Not much for a game, so I tried to add more things, like inventory. However, as I tried to program it, the code got all more like a spaghetti and wouldn't work. Finally, I gave it up.
After some time I made several other attempts to make a new game with the same ideas as for the previous game and even the same title, but this time one of them was as a school project (I love when you can decide what you want to work with!) and two were simple experiments of 3D graphical engines, trying to make something game-like from them.
None of them got any further than moving around in a 3D world.
During this school year, I began working on a new computer game again, and again as a school project. It was a browser-based game, intended to be a PBBRPG again, but never got to that stage. Again, it was only moving around the world, which was 2D this time. Also, we would show our projects in an exhibition in the school at the end of February. A few days before the exhibition, I realised there'd be nothing much to show (who would be fascinated by moving around in a 3D world without being able to do anything else?), so I remembered the game I made two years ago, found it on my D:\ (the partition I use to store all the files I might ever need in the future), repaired it (hadn't exported the databases, so had to make new ones based on the code) and had it with me on the exhibition together with my newest game.

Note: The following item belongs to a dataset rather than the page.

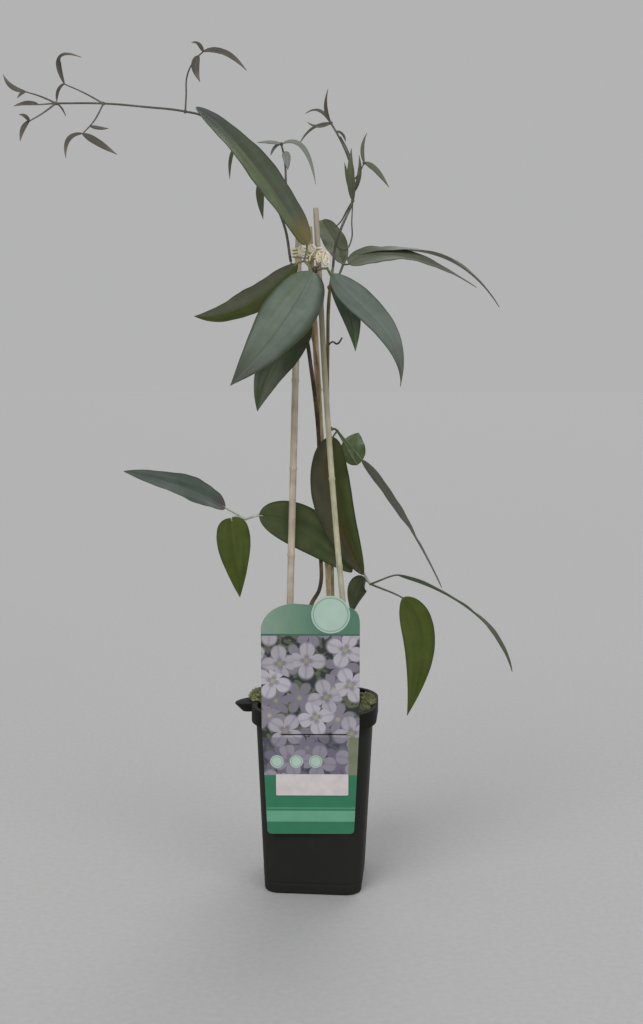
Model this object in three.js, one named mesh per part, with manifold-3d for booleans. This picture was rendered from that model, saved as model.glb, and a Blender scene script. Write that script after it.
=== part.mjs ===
// An evergreen clematis that climbs three tied canes, in a square nursery pot.
// Units are millimetres and +Z is up. The origin is the centre of the pot's base, and the
// pot's front, where the label hangs, looks along -Y.
import * as THREE from 'three';
import { mergeVertices } from 'three/addons/utils/BufferGeometryUtils.js';
import Module from 'manifold-3d';

const wasm = await Module();
wasm.setup();

// Driving dimensions ---------------------------------------------------------------------

const GAP = 0.3; // clearance between pieces that touch on the real plant
const TOLERANCE = 0.06; // slivers thinner than this are dropped where solids join

const POT = {
  height: 187,
  baseWidth: 98,
  topWidth: 118,
  baseRadius: 16, // corner radius of the plan at the base
  topRadius: 38,
  wall: 1.6,
  floor: 2.4,
  footBevel: 2,
  drainRadius: 5,
  drainOffset: 27,
};
const RIM = { width: 126, radius: 42, depth: 16, wall: 1.8, edgeRound: 1.6 };
// The flared lug on the left of the rim, open below and drooping outwards.
const LUG = {
  reach: 21,
  halfWidth: 15,
  y: -4,
  depth: 10,
  taper: 0.62,
  innerTaper: 0.55,
  wall: 1.8,
  edgeRound: 1.2,
  droop: 0.13,
  sides: 20,
};
const SOIL = { edge: 178, middle: 187, frontDip: 6 };
// Raised clumps on the soil: where, how far across, how high.
const MOSS_CLUMPS = [
  { x: -46, y: 5, spread: 10, height: 14 },
  { x: 46, y: -4, spread: 10, height: 13 },
  { x: -4, y: 28, spread: 17, height: 5 },
];
// Cushions of moss that spill over the rim: centre and half-axes.
const MOSS_SPILLS = [
  { centre: [-58, 4, 186], half: [12, 12, 9] },
  { centre: [51, -4, 186], half: [10, 13, 9] },
];
const CANE = { ridge: 0.55, nodeSpacing: 88, firstNode: 53, buried: 72, sides: 8 };
const TIE = {
  height: 637,
  twine: 1.3,
  turns: 3,
  pitch: 3.2,
  slack: 0.9,
  tailRadius: 1.1,
  // The bow's knots: centre and half-axes.
  knots: [
    { centre: [8, -11.6, 631.5], half: [6.8, 4.6, 7] },
    { centre: [-3, -10.6, 641], half: [4.6, 2.6, 4] },
    { centre: [-14, -8.8, 638.5], half: [2.6, 2.4, 5.4] },
  ],
  tails: [
    [[10, -13, 633], [14, -15, 631], [14, -15, 626]],
    [[0, -11, 639], [-4, -12.5, 634], [-5, -13, 629]],
  ],
};
const BLADE = { thickness: 0.8, widest: 0.38, round: 0.62, stalk: 1, hookRise: 6.75 };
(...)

My best friend, Jenny, would find my game very interesting (more interesting than anything else on the exhibition), so she'd just sit there and play it ^_^ Some of my classmates also showed interest in that old game and tried it, and they liked it, even though it was very simple for a game (the only thing that kept it interesting to play, I guess, was the Top15 board, where players would compete one to each other). So this gave me the inspiration to continue with my old game.
When analyzing all the code I had written two years ago, I realized how spaghetti it was and knew I had to organize it before I can work on with the game. Since then I've been rewriting big portions of the game, reorganizing some objects (classes) and databases, as well as structurizing the client-server communication, which was the biggest spaghetti of everything. Well, this far I'm done already, but there were some more improvements I decided to make on the way instead of simply fixing the old, boring functionality, the biggest of the changes being moving the profile page to the side instead of having it in a seperate page (to always see your HP, even if you load another page while in combat), and the combat itself, where I'm trying to implement a few different attack skills for better control over how the character stats grow. Also, the visual layout of the combat needed some changes.
While I feel I'm close to finishing the changes, I haven't had much time during these two last weeks to spend on programming this game. And when I had time, I have been tired or simply didn't have the inspiration to program anything at all. Besides, there is some programming work waiting for me, some bug-fixes and additions to a websystem I've developted for a company.
Next week will be the Easter Holidays for me, so I hope to be able to finish off these changes and finally publish my updated (pre-)alpha version of the game on the internet.
The old games I'm working on are still on my hard drive and I intend to resume working on them when I'm done with this game, so I had to rename Next Planet to something other, as all the games I've been working since then share the same name. For now, I've named it Next Realm, but if you have any better suggestion for a medieval fantasy game title (with parts indicating the beginning of the industrial times), then do let me know!